Although many people are cynical about the whole idea of best practices, I’m a believer. I think that such beasts do exist, just that too many companies, analysts and especially consultants spend too much time applying the label to whatever works in their best interest at the time. To counteract this cesspool of non-best practices, I thought it best to put down a few ideas of my own. Following are four fundamental best practices I have distilled from almost 20 years in enterprise IT. I wonder if you agree with them.
Before proceeding, I suggest that you take a look at the three principle tests that I use to define a best practice.
Best practice 1: Minimize Complexity
IT has a tough position in business. We are ignored while everything is working well, and in trouble when things start falling apart. We are held accountable, but generally cannot control our own destiny. The only way we have a fighting chance is to minimize the complexity of the solutions we must support.
As I said in Sailing the Titanic (Why We Need ILM and Then Some!):
“To make a timely (and tired) Harry Potter analogy, IT are the house-elves of the business — powerful but subservient, with little input into what happens above and around them.”
This is where the current trends of virtualization, consolidation, and standardization comes in. A single administrator can manage a far-larger environment if it’s standardized, and these systems tend to be far more reliable as well.
Sadly, minimizing complexity is the antithesis of a true hacker’s heart. Who wouldn’t want to play with the latest and greatest toys? Why not build an intricate and interconnected system? But these solutions fail my “best practices” test: They’re risky, unusual and just plain imprudent.
Best Practice 2: Use the Right Tool For the Job
Any woodworker or mechanic will tell you that using the right tool makes any job easier. Even if it works, it’s just bad practice to masquerade network-attached storage (NAS) as a block device or a storage area network (SAN) as a collection of shared files. I am always skeptical of so many oddball innovations trumpeted by vendors large and small because they seem to fail the “right tool” practice.
I wrote more about this in Use Process Solutions For Process Problems, Technical Solutions For Technical Ones and Why Do I Ignore NAS?
But sometimes they work out just fine. You see, best practices can’t predict the future or what works in a certain situation. It’s better to minimize complexity and stick to what you know than to press for the perfect solution every time. It wouldn’t be right to bring SAN storage into an all-NAS environment just for a single database application, for example. Although we generally shouldn’t try to drive a nail with a screwdriver, it can be the best option when a hammer can’t be found!

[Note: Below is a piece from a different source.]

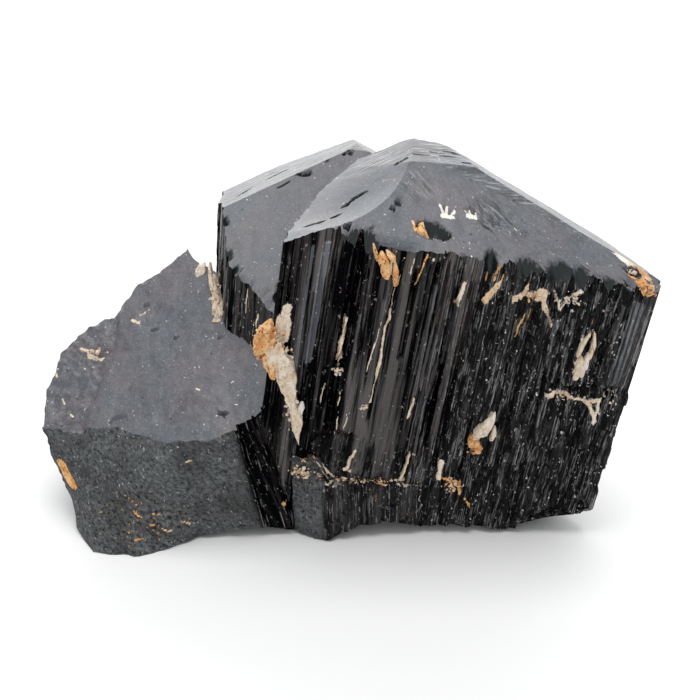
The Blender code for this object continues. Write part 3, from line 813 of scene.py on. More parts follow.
def make_main_relief(outline, turns):
    """The relief of the large prism's sides, in millimetres outwards.

    It sums ridge bands of four widths. The finest and the short, broken ones are
    weighted by place, and grooves, blocky chips and a crack are cut in.
    """
    run = outline.run(turns)

    def relief(plan, h):
        x, y = plan[..., 0], plan[..., 1]
        ridged, broken = main_zone(x, y, h)
        points = np.stack([x, y, h * 0.3], axis=-1)
        straight = run + np.zeros(h.shape)
        wander = straight + 0.25 * soft_noise(np.stack([x * 0.6, y * 0.6, h * 0.12], axis=-1), 1.0, 5)
        total = add_bands(0.0, straight, h, MAIN_RIDGE_TOP, (
            (0.22, 3.2, 11, 1), (0.10 + 0.14 * ridged, 1.2, 12, 2),
            (0.02 + 0.18 * ridged, 0.5, 13, 2), (0.10 * ridged, 0.22, 14, 3)))
        total = add_bands(total, wander, h, MAIN_RIDGE_TOP, (
            (0.40 * broken, 0.8, 15, 7), (0.22 * broken, 0.36, 16, 12)))
        number = grain_number(points, 1.3, 17)
        total = total - 1.1 * broken * np.clip(number - 0.5, 0.0, 1.0)
        total = total + 0.10 * broken * rough_noise(points, 0.8, 18, 3)
        crack = 24.2 + (x - 3.4) * 0.15 + 0.5 * soft_noise(points, 1.5, 19)
        crack = patch(x, h, (8.4, 24.9), (6.4, 9.0)) * np.clip(1.0 - np.abs(h - crack) / 0.7, 0.0, 1.0)
        uneven = 0.5 + 0.5 * rough_noise(points, 2.2, 21, 3)
        low = 1.3 * patch(x, h, (-21.0, 10.4), (6.0, 4.2)) + patch(x, h, (-3.0, 9.0), (3.8, 3.4))
        cuts = groove_depth(x, h, MAIN_GROOVES) + 0.9 * crack + uneven * low
        total = np.clip(total - front_share(y) * cuts - 0.35, -2.2, 0.1)
        field, _ = line_field(x, h, MAIN_LINES)
        filled = smooth_step(0.3, 0.7, field) * (y < 1.0)
        return total * (1.0 - filled) + filled * (-0.3 + 0.2 * rough_noise(points, 0.7, 20, 3))

    return relief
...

Best Practice 3: Prepare For Failure
The hacker in me is tempted to stop tinkering as soon as a system is functional, but the realist in me knows that I have to make it twice as good. You can’t prepare for every eventuality, but you can seek out probable points of failure and harden them.
For example, see Chris Evans’ discussion of Choosing Between Monolithic and Modular Architectures
Many of the fundamental best practices in enterprise IT come down to this. Redundancy from RAID and N+1 components, the widespread use of multi-path technology, and high-availability design are all examples of preparing for the worst. We would not bother with all of this if we didn’t know that errors occur even in well-engineered systems, and that everything we build is sensitive to failure.
Best Practice 4: Align Expectations with Reality
We all face conflicting demands, and we are tempted to offer best-case responses to keep everyone happy. But excessive optimism leaves IT folks stressed and end users frustrated when things don’t go right. It’s time to adjust expectations.
See The Techie/Business Schism, where I talk about the looming disconnect even within IT
Concepts like service level agreements (SLAs) and business impact analyses come from an innate knowledge that the real world doesn’t always conform to the best-case assumption. Although we don’t have real control over user demands, we can try to set correct expectations by admitting what we can and can’t do realistically. Don’t let those who rely on us labor under misconceptions of our capabilities.
We can’t let others lead us astray with talk of “best practices”, but we can define some of our own. My three-part best practices test, and these four general practices, have served me well over the years. What are your best practices?